Hi, please don’t think I’m being out of line here but that’s possibly not the best argument to make about male privilege in the legal system. I hope I’m not mansplaining but perhaps you’ll forgive me for some “barristersplaining”?
There are reasons to distinguish those cases; not least that Zimmerman’s application to run ‘stand your ground’ was denied. I can go into more detail if you want but the legal issues are not as straightforward as some articles seem to suggest.
Don’t get me wrong; the legal system is ‘biased’ (in application if not intention) against women and I can give you a whole host of examples if you like.
One aspect, for instance, in England at least, is how much easier it is for men to use the various ‘defences’ (in the legal not evidential sense of the word) in murder cases to get murder knocked down to manslaughter.

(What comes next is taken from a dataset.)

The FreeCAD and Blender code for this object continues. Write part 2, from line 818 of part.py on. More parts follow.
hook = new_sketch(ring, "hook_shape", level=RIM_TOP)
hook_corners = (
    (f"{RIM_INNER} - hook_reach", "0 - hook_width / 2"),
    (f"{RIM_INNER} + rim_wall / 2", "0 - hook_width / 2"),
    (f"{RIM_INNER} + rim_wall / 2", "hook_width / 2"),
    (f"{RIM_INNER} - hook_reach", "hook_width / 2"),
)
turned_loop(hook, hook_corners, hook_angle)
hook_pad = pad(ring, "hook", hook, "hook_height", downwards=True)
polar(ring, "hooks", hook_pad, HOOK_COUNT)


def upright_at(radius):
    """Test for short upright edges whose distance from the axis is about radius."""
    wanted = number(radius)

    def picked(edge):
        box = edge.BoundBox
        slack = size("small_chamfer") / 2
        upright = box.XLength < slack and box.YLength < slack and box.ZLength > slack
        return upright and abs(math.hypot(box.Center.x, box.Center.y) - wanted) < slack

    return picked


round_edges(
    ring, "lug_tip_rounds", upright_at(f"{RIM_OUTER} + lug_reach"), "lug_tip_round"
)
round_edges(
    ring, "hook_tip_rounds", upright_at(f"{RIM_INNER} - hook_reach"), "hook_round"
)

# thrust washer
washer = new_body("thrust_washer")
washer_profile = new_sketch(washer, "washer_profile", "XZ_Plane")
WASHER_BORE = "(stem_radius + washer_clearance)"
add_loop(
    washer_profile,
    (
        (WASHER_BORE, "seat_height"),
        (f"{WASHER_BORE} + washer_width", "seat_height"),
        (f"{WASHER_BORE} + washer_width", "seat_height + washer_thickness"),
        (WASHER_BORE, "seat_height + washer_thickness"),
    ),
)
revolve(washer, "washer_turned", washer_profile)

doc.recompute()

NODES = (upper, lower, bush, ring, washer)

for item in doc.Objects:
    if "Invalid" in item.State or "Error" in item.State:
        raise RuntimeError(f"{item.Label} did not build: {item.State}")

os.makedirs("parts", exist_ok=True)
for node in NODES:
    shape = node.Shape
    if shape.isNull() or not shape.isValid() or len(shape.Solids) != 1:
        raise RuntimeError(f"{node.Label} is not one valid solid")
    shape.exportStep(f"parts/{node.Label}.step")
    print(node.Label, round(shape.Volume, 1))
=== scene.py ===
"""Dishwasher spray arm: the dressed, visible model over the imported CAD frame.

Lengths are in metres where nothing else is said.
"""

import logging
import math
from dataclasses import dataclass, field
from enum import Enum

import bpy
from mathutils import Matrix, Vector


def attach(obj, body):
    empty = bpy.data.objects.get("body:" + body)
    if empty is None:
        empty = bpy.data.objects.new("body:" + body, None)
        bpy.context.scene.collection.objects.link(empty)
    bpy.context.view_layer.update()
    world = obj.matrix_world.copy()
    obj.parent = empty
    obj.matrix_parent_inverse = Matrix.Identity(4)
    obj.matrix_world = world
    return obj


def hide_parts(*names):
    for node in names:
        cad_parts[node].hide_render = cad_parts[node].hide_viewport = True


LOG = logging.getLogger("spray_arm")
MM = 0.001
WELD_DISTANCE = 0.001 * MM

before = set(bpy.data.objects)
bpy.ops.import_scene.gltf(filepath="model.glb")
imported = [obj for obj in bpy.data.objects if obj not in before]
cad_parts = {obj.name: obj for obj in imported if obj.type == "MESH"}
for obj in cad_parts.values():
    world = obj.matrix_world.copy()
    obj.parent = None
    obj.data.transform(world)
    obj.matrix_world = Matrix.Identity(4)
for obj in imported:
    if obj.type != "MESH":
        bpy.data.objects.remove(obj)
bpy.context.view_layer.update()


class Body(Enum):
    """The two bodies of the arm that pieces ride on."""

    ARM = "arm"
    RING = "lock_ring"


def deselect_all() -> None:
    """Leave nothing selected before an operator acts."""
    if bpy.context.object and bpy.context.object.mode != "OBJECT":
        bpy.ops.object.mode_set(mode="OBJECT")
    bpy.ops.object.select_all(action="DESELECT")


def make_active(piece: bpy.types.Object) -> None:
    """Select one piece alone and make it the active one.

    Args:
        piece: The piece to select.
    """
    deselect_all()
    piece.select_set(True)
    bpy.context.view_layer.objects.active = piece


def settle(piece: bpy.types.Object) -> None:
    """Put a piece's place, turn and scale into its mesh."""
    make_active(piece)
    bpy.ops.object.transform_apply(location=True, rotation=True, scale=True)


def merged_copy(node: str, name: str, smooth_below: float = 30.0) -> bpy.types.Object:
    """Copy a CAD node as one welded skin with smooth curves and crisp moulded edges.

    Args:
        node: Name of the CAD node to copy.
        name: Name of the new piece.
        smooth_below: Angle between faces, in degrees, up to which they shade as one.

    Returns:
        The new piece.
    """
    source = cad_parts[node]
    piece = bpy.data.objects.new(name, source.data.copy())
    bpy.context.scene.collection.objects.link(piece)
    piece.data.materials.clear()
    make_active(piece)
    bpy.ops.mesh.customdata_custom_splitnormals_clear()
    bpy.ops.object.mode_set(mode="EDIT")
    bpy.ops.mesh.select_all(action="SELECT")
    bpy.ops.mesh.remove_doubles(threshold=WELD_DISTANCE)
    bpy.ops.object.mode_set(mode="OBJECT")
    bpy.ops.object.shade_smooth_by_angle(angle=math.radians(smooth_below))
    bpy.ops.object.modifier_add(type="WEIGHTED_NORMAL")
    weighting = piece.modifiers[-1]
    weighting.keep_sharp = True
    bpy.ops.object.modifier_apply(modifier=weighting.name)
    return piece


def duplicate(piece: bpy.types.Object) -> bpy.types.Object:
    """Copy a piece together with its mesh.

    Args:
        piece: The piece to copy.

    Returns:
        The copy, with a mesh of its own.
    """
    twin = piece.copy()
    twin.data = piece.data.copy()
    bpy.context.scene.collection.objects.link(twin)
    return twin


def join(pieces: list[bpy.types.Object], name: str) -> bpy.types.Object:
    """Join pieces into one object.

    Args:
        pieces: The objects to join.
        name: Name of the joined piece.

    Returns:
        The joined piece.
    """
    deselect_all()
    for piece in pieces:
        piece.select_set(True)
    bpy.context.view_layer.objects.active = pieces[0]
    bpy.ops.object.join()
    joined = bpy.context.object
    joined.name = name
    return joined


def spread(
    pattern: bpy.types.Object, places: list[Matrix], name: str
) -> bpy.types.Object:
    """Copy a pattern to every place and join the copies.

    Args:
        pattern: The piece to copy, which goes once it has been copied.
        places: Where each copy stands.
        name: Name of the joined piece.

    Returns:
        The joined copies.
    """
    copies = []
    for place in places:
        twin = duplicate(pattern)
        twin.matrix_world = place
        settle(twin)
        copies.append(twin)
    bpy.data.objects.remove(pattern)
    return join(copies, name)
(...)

A man can plead ‘provocation’ if he kills his wife because he presumes she’s been unfaithful, or ‘diminished responsibility’ if he kills her in a moment of anger, whereas abused women who kill after years of violence will be charged with murder; even if that was their only means of escape.
I can give you many more instances of male privilege at work but perhaps this best explains the problem. Until relatively recently a standard test in criminal law was that of “the reasonable man”. Eventually it became “reasonable man sharing the same characteristics as the accused”. One of those characteristics was being a woman (I kid you not). Eventually the courts began to use “reasonable person” but whilst the language may have changed, the underlying attitude has not.

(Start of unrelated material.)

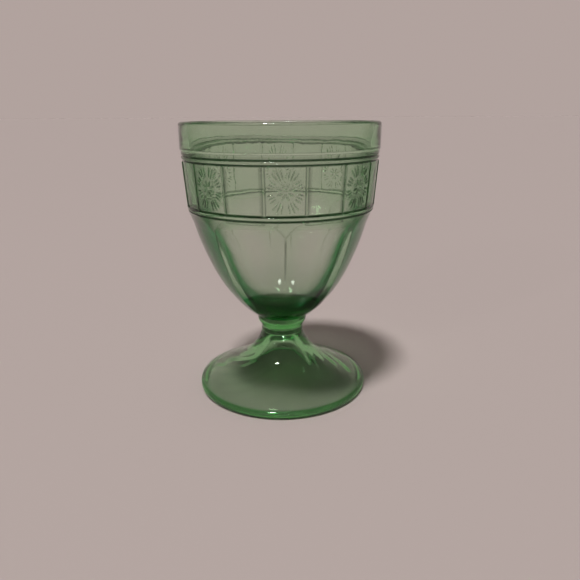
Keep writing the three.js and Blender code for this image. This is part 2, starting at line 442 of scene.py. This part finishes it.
def arch_shade(turn, r, z):
    """How far a point lies on the edge of a flute's arch, 0 to 1."""
    below = (FLUTE_TOP_Z - z) / FLUTE_ARCH
    across = 1 - np.abs(turn) / (PAIR / 2)
    edge = np.abs(across - np.clip(below, 0, 1) ** 0.25) * PAIR / 2 * r
    line = np.clip(1 - (edge / FLUTE_RIB_HALF) ** 2, 0, 1)
    return line * (below > 0.02) * (below < 1.02) * outside_bowl(r, z)


def crease_shade(angles, r, z):
    """Painted shade in the folds of the pressed pattern as seen from outside, 0 to 1."""
    turn = from_panel_middle(angles)
    band = np.maximum(groove_shade(z), fold_shade(turn, z)) * on_band(r, z)
    flutes = np.maximum(flute_rib_shade(turn, r, z), 0.5 * arch_shade(turn, r, z))
    return np.maximum(band, 0.75 * flutes)


def crease_shade_behind(angles, r, z):
    """Painted shade of the same pattern on the far wall, seen through the glass: softer, with a
    painted dark upper band.
    """
    turn = from_panel_middle(angles)
    # painted shade: a dark band on the far wall between the top of the panels and the step
    upper_band_shade = 0.42 * smoothstep(z, PANEL_TOP_Z - 0.3, PANEL_TOP_Z)
    upper_band_shade = upper_band_shade * (1 - smoothstep(z, STEP_Z, STEP_Z + 0.2))
    band = np.maximum(0.6 * groove_shade(z), 0.15 * fold_shade(turn, z))
    band = np.maximum(band, upper_band_shade) * on_band(r, z)
    return np.maximum(band, 0.4 * flute_rib_shade(turn, r, z))


def lip_rub(angles, r, z):
    """The top of the lip is rubbed by use."""
    return np.where(z > LIP_Z - 1.2, 0.5, 0.0)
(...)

Once again, I hope you don’t think I’m having a dig. I just don’t want detractors to have any ammunition in the form of erroneous reporting of legal issues, to try to dismiss what is a real bias in the court system.
… I was going to add a few more examples specific to video gaming and STEM, but then I noticed his keyboard-vomiting of racist dog whistles and his Tea Party avatar. Either he’s playing a character or we could use a blackboard and flash cards and he still wouldn’t understand.